1. A wide, sparse table
I will start with the sparse table, not only because it provides a good visual representation of the example, but also because it could be a fairly good point to start a normalization process. So here it is:
|5789||Michael Smith||555-98736||Widgets Co.||176.00||msmith||**************|
|7289||Ben Purple||555-98765||Acme Ltd.|
The reason why we call it a “sparse table” is very clear now. As the table grows, more and more space will be wasted. But that’s not really the biggest issue.
All data being in the same database object (a table), makes it almost impossible to apply the necessary constraints at the DB layer. For example, since the department column cannot be defined as “NOT NULL”, what if a person has a salary but the corresponding department cell is null?
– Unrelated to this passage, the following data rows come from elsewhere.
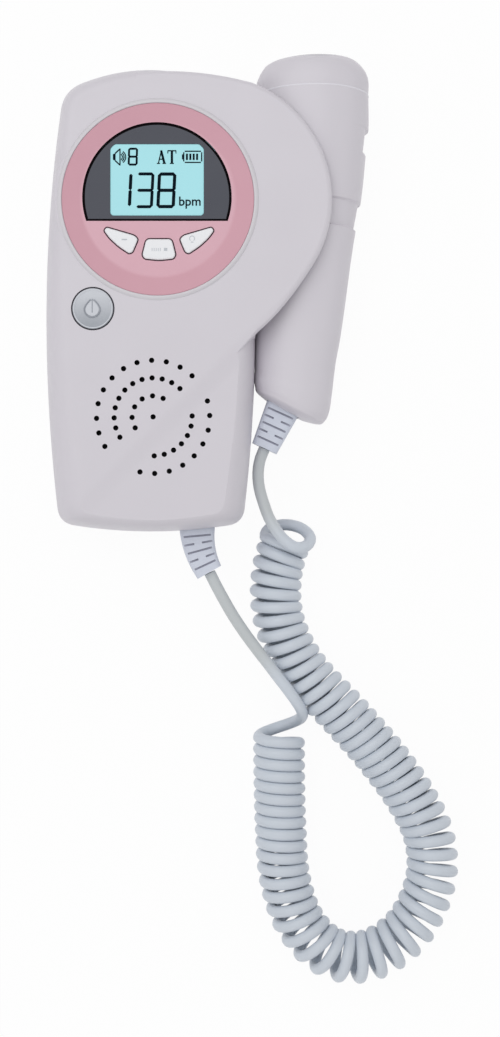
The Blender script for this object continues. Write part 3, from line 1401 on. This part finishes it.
class DOPPLER_OT_screws(bpy.types.Operator):
    """Builds the housing and probe screws with crossed slots."""

    bl_idname = "doppler.screws"
    bl_label = "Screws"

    def execute(self, context):
        for i, place in enumerate(SCREW_PLACES):
            self.screw("housing_screw_%d" % (i + 1), place, *HOUSING_SCREW, "unit")
        for i, place in enumerate(PROBE_SCREWS):
            self.screw("probe_screw_%d" % (i + 1), place, *PROBE_SCREW, "probe", PROBE_TURN)
        return {"FINISHED"}

    def screw(self, node, place, low, length, body, turn=None):
        """One screw: a shallow domed head over its shank, with a crossed slot cut into the head."""
        x, y = place
        r, shank = SCREW_HEAD_RADIUS, SCREW_SHANK_RADIUS
        profile = [(0, 0.0), (r * 0.55, 0.04), (r * 0.85, 0.2), (r, 0.5), (r, 1.7), (shank, 1.7), (shank, length),
                   (0, length)]
        obj = put("cross_" + node, turned(np.array(profile) + [0, low], place, 40), "steel", "recess")
        for a, b in (SCREW_SLOT, SCREW_SLOT[::-1]):
            cut(obj, block(x - a, x + a, y - b, y + b, low - 1, low + 0.9), index=1)
        complete(obj, body, "steel", node, keep_sharp=34, turn=turn)


# Strain reliefs and cord


def relief_solid(bend):
    """A tapered boot on a bent line: rounded square rings, with grooves that cross it by turns."""
    t = np.linspace(0, 1, 80)
    end_y = -RELIEF_LENGTH * math.sqrt(1 - (bend / RELIEF_LENGTH) ** 2)
    line = parabola(np.zeros(2), np.array([0, -RELIEF_LENGTH / 2]), np.array([bend, end_y]), t)
    line = np.concatenate([[[0, RELIEF_ROOT]], line])
    way = unit(np.gradient(line, axis=0))
    half = (RELIEF_WIDTH + (RELIEF_END_WIDTH - RELIEF_WIDTH) * np.concatenate([[0], t])) / 2
    across, up = rounded(oblong(1, -1, 1, -1), 0.55, 8).T
    rings = [lifted(p + np.outer(across * h, s), up * h * RELIEF_FLAT) for p, s, h in zip(line, left_of(way), half)]
    tools = []
    for i in range(SLOT_ROWS):
        k = 1 + int((i + 1) / (SLOT_ROWS + 1) * 79)
        tools += relief_slots(line[k], way[k], half[k], i % 2 == 0)
    return skin(rings), tools


def relief_slots(at, way, half, crossing):
    """Grooves of one row: over the top and bottom, or in from both sides."""
    wide = half * RELIEF_FLAT
    deep = wide - SLOT_DEPTH
    spans = [(-wide, wide)] if crossing else [(SPINE_HALF, half + 1), (-half - 1, -SPINE_HALF)]
    tools = []
    for a, b in spans:
        plan = rounded(oblong(a, b, -SLOT_HALF, SLOT_HALF), 0.15, 3)
        flat = at + np.outer(plan[:, 0], left_of(way)) + np.outer(plan[:, 1], way)
        tools += [plate(flat, deep, half + 1), plate(flat, -half - 1, -deep)]
    return tools


def helix_points(steps):
    """A left-hand helix on the coil's route: P + R (sin a, left of travel) + R (cos a, up), turns by pitch shares."""
    route = cord_curve([(x, y, COIL_Z) for x, y in COIL_ROUTE], 0.35)
    share = np.linspace(0, 1, 721)
    s = along(route)
    base = read_line(route, s, share * s[-1])
    pitch = np.interp((share[:-1] + share[1:]) / 2, *PITCH_SHARES.T)
    turns = np.concatenate([[0], np.cumsum(1 / pitch)])
    whole = COIL_CURLS + 0.5
    wanted = np.linspace(0, turns[-1], round(whole * steps) + 1)
    at = np.interp(wanted, turns, share)
    ahead = read_line(unit(np.gradient(base, axis=0)), share, at)
    left = lifted(left_of(ahead), 0)
    angle = TAU * (wanted / turns[-1] * whole - 0.25)[:, None]
    return read_line(base, share, at) + COIL_RADIUS * (np.sin(angle) * left + np.cos(angle) * np.array([0, 0, 1]))


def cord_lines(steps):
    """The cord's middle line from the probe to the unit, cut in two at a curl, and how many rows each lead has."""
    helix = helix_points(steps)
    coarse = helix_points(8)
    spacing = TAU * COIL_RADIUS / steps
    first = cord_curve([*PROBE_LEAD_ROUTE, *FIRST_CURL_ROUTE, coarse[0], coarse[1]], spacing)
    last = cord_curve([coarse[-2], coarse[-1], *LAST_CURL_ROUTE, *MAIN_LEAD_ROUTE], spacing)
    skip = round(steps / 8)
    line = np.concatenate([first[:-1], helix[skip : -skip or None], last[1:]])
    at = len(first) - 1 - skip + SPLIT_CURLS * steps
    leads = (PROBE_LEAD_ROUTE + FIRST_CURL_ROUTE[:4], MAIN_LEAD_ROUTE)
    return line[: at + 1], line[at:][::-1], *(len(evenly(np.array(lead), spacing)) for lead in leads)


def tube(line, radius):
    """Rings square to a line, turned on from ring to ring as little as can be."""
    way = unit(np.gradient(line, axis=0))
    normal = np.array([0.0, 0.0, 1.0])
    normals = []
    for w in way:
        normal = unit(normal - w * normal.dot(w))
        normals.append(normal)
    normals = np.array(normals)
    other = np.cross(way, normals)
    angle = round_angles(CORD_SIDES)[None, :, None]
    return line[:, None] + radius * (np.cos(angle) * normals[:, None] + np.sin(angle) * other[:, None])


class DOPPLER_OT_cord(bpy.types.Operator):
    """Builds the strain reliefs and the curly cord."""

    bl_idname = "doppler.cord"
    bl_label = "Cord and strain reliefs"

    def execute(self, context):
        self.relief("main_relief", MAIN_RELIEF_BEND, placed(MAIN_RELIEF), "unit", "strain_relief_main")
        turn = PROBE_TURN @ placed(PROBE_RELIEF, PROBE_RELIEF_TURN)
        self.relief("probe_relief", 0.0, turn, "probe", "strain_relief_probe")
        sizes = context.scene.doppler_sizes
        upper, lower, upper_lead, lower_lead = cord_lines(sizes.cord_steps)
        radius = sizes.cord_radius / MM
        top = self.stretch("cord_upper", upper, radius, upper_lead, "cord_lead_probe")
        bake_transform(top)
        base = self.stretch("cord_lower", lower, radius, lower_lead, "cord_coil", "cord_lead_main")
        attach(base, "unit")
        return {"FINISHED"}

    def stretch(self, name, line, radius, rows, *nodes):
        """One stretch of the cord. Its smooth lead is a little greyer: a share that fades out before a row of rings."""
        cord = put(name, skin(tube(line, radius)), "cord", keep_sharp=60)
        ring = np.arange(len(cord.data.vertices)) // CORD_SIDES
        share = cord.data.attributes.new("lead_share", "FLOAT", "POINT")
        share.data.foreach_set("value", np.clip((rows - ring) / LEAD_FADE, 0, 1))
        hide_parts(*nodes)
        return cord

    def relief(self, name, bend, turn, body, node):
        """One boot, cut by its grooves and put in its place."""
        solid, tools = relief_solid(bend)
        boot = put(name, solid, "boot", "boot_gap")
        cut(boot, *tools, index=1)
        complete(boot, body, "cord_grey", node, keep_sharp=40, turn=turn)


# Inside pieces, stage and camera


INSIDE = {
    "board": (linear(38, 92, 60), 0.45, "main_board", "probe_board"),
    "black": (linear(34, 34, 38), 0.5, "key_switch_left", "key_switch_center", "key_switch_right", "power_switch",
              "speaker"),
    "white": (linear(226, 227, 230), 0.4, "lcd_backlight", "cable_connector"),
    "cell": (linear(84, 98, 122), 0.35, "battery_left", "battery_right"),
    "cloth": (linear(40, 40, 44), 0.9, "speaker_cloth"),
    "crystal": (linear(214, 204, 170), 0.35, "crystal_transmit", "crystal_receive"),
    "damping": (linear(74, 74, 80), 0.85, "probe_backing"),
}


class DOPPLER_OT_inside(bpy.types.Operator):
    """Gives the pieces inside the housing their finishes."""

    bl_idname = "doppler.inside"
    bl_label = "Inside finishes"

    def execute(self, context):
        for name, (colour, roughness, *nodes) in INSIDE.items():
            self.paint(nodes, moulded("inside_" + name, colour, roughness, 1500, 0.00005, 0.04))
        self.paint(("contact_lower", "contact_upper"), metal("contact_plate", linear(196, 196, 198)))
        return {"FINISHED"}

    def paint(self, nodes, paint):
        """The same finish on each of several nodes."""
        for node in nodes:
            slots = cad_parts[node].data.materials
            slots.clear()
            slots.append(paint)


# Each light: its name, place, size and power
LIGHTS = (
    ("overhead", (-0.15, 0.3, 0.9), 0.9, 3.5),
    ("left", (-0.8, 0.1, 0.45), 0.7, 0.75),
    ("right", (0.85, 0.15, 0.5), 0.7, 1.0),
    ("low", (-0.1, -0.85, 0.4), 0.7, 1.2),
)
LIGHT_AIM = (0.02, -0.03, 0.01)
WHITE = {"Color": (1, 1, 1, 1), "Strength": 1.0}


class DOPPLER_OT_stage(bpy.types.Operator):
    """Sets the pale floor, the soft light and the camera."""

    bl_idname = "doppler.stage"
    bl_label = "Stage"

    def execute(self, context):
        self.floor()
        for row in LIGHTS:
            self.light(*row)
        self.world()
        camera = bpy.data.cameras.new("photo_camera")
        camera.lens = CAMERA_LENS
        camera.sensor_width = 36
        camera.clip_start = 0.01
        holder = linked("photo_camera", camera)
        holder.location = CAMERA_PLACE
        context.scene.camera = holder
        context.scene.view_settings.view_transform = "Standard"
        return {"FINISHED"}

    def floor(self):
        """A wide pale floor that shows nearly white to the camera and in gloss, and keeps a soft shadow."""
        size = FLOOR_HALF / MM
        corners = lifted(np.array(oblong(-size, size, -size, size)), 0)
        floor = put("floor", (corners, [[0, 1, 2, 3]]), keep_sharp=0)
        white, tree = new_material("floor_white", linear(244, 244, 245), 0.8, 0.0)
        path = add(tree, "LightPath").outputs
        seen = add(tree, "Math", {0: path["Is Camera Ray"], 1: path["Is Glossy Ray"]}, operation="MAXIMUM")
        share = add(tree, "Math", {0: seen.outputs[0], 1: FLOOR_WHITE}, operation="MULTIPLY").outputs[0]
        self.whiten(tree, share, "Principled BSDF", "Emission", "Material Output")
        floor.data.materials.append(white)

    def light(self, name, place, size, power):
        """A square soft light that faces the object's middle."""
        lamp = bpy.data.lights.new(name, "AREA")
        lamp.shape = "SQUARE"
        lamp.size = size
        lamp.energy = power
        holder = linked(name, lamp)
        holder.location = place
        holder.rotation_euler = (Vector(LIGHT_AIM) - Vector(place)).to_track_quat("-Z", "Y").to_euler()

    def world(self):
        """A soft even surround, which shows white to the camera."""
        world = bpy.data.worlds.new("surround")
        world.use_nodes = True
        bpy.context.scene.world = world
        tree = world.node_tree
        feed(tree, {**WHITE, "Strength": SURROUND}, tree.nodes["Background"])
        share = add(tree, "LightPath").outputs["Is Camera Ray"]
        self.whiten(tree, share, "Background", "Background", "World Output")

    def whiten(self, tree, share, base, kind, output):
        """The output goes from a shader that is there to a white one of a kind by a share."""
        white = add(tree, kind, WHITE)
        mix = add(tree, "MixShader", {"Fac": share, 1: tree.nodes[base].outputs[0], 2: white.outputs[0]})
        feed(tree, {"Surface": mix.outputs[0]}, tree.nodes[output])


class DOPPLER_PT_panel(bpy.types.Panel):
    """Lists the builders and the user's sizes and colours."""

    bl_idname = "DOPPLER_PT_panel"
    bl_label = "Fetal Doppler Monitor"
    bl_space_type = "VIEW_3D"
    bl_region_type = "UI"
    bl_category = "Doppler"

    def draw(self, context):
        for group in (context.scene.doppler_sizes, context.scene.doppler_colours):
            for name in group.__annotations__:
                self.layout.prop(group, name)
        for operator in OPERATORS:
            self.layout.operator(operator.bl_idname)


OPERATORS = (
    DOPPLER_OT_front,
    DOPPLER_OT_back,
    DOPPLER_OT_bezel,
    DOPPLER_OT_display,
    DOPPLER_OT_key_marks,
    DOPPLER_OT_power,
    DOPPLER_OT_probe,
    DOPPLER_OT_screws,
    DOPPLER_OT_cord,
    DOPPLER_OT_inside,
    DOPPLER_OT_stage,
)
CLASSES = (DopplerSizes, DopplerColours, *OPERATORS, DOPPLER_PT_panel)


def register():
    """Registers the classes and hangs the property groups on the scene."""
    for cls in CLASSES:
        bpy.utils.register_class(cls)
    bpy.types.Scene.doppler_sizes = bpy.props.PointerProperty(type=DopplerSizes)
    bpy.types.Scene.doppler_colours = bpy.props.PointerProperty(type=DopplerColours)


def unregister():
    """Takes the property groups and classes away again."""
    del bpy.types.Scene.doppler_sizes
    del bpy.types.Scene.doppler_colours
    for cls in reversed(CLASSES):
        bpy.utils.unregister_class(cls)


def main():
    """Builds every piece in order."""
    register()
    for operator in OPERATORS:
        group, name = operator.bl_idname.split(".")
        getattr(getattr(bpy.ops, group), name)()


if __name__ == "__main__":
    main()
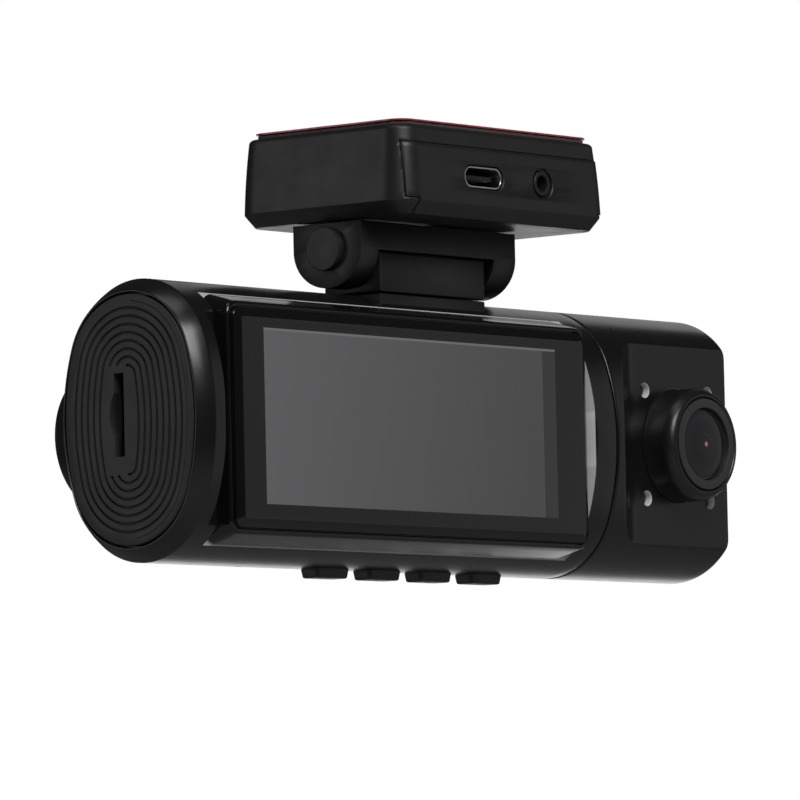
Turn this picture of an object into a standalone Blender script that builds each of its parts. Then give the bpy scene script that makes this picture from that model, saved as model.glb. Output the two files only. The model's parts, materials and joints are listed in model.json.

Or, how can we enforce uniqueness to the username column when it accepts nulls?
2. Many independent tables
We will implement one table for each entity: employee, customer, supplier and other contact. Each table contains as many fields as the attributes of each individual entity, plus a numeric primary key. Of course, some of them have attributes that uniquely define the tuple and are candidate primary keys, but let’s do it this way for uniformity between the methods.
|9836||Michael Smith||555-98736||Widgets Co.|
|3376||Ben Purple||555-98765||Acme Ltd.|
The inability to apply constraints is now partially eliminated. A username can now be unique, but only within the same table, not throughout the system. Also, we can guarantee that the salary as well as the department column will always be filled.
We have a space-wasting problem too, though, due to the overlapping of the entity sets. Jane and Michael appear in two tables each, carrying their fullname and phone with them. Moreover, because Jane is an employee and a customer, her username and password appear in both corresponding tables. This introduces the need for synchronization of data in many different places which can be a tricky task. Or, concerning the account info, the compromise that Jane would have to have a different account for each subsystem (as she does, in the example).
Finally, in order to retrieve a contiguous list of any of the common data, we would have to execute UNION queries. For example, to retrieve a global name/phone list, a UNION between all four tables is required.
3. The IS-A approach
To implement an IS-A relation, we must first define all the classes, from the root class all the way down to the final ones. It is obvious that the root class is the person with the fullname and phone attributes. The persons who can be authenticated will be called “users” with attributes username and password, who are further classified as employees(salary,department) and customers(credit). Apart from users, there are suppliers(company) and other contacts with no extra attributes. To sum it all up:
Let person(fullname,phone). A user(username,password) is a person. An employee(salary,department) is a user. A customer(credit) is a user. A supplier(company) is a person.
Each of the following tables only contains the fields that are specific to the corresponding (sub)class. The id field is a primary key and, at the same time, a foreign key to the immediate superclass (with the exception of person, which has no superclass). For example, the user.id is the user table’s primary key and a foreign key to the person.id column. This way, both a class’s connection to its superclass and the uniqueness of each instance in its class are guaranteed.
Note that there is no need to implement a table for “other contacts”, since they have no extra attributes.
The waste of space is now zero. We can apply any constraints necessary. Every instance can belong to any of the classes, but only once in each, provided that there is a record of it in the immediate superclass. We can easily extract cumulative data for any level in the hierarchy. No synchronization is necessary and each user has a single account throughout the system.
IS-A relations align with the concept of a self-sustained DB, regardless of the applications that use it. They help in distinguishing the subsystems and in system maintainability, because if a further expansion of the hierarchy is required, higher levels are not affected. Moreover, if a class structure needs to be changed, only the corresponding table is affected. All this, using the existing RDBMS functionality.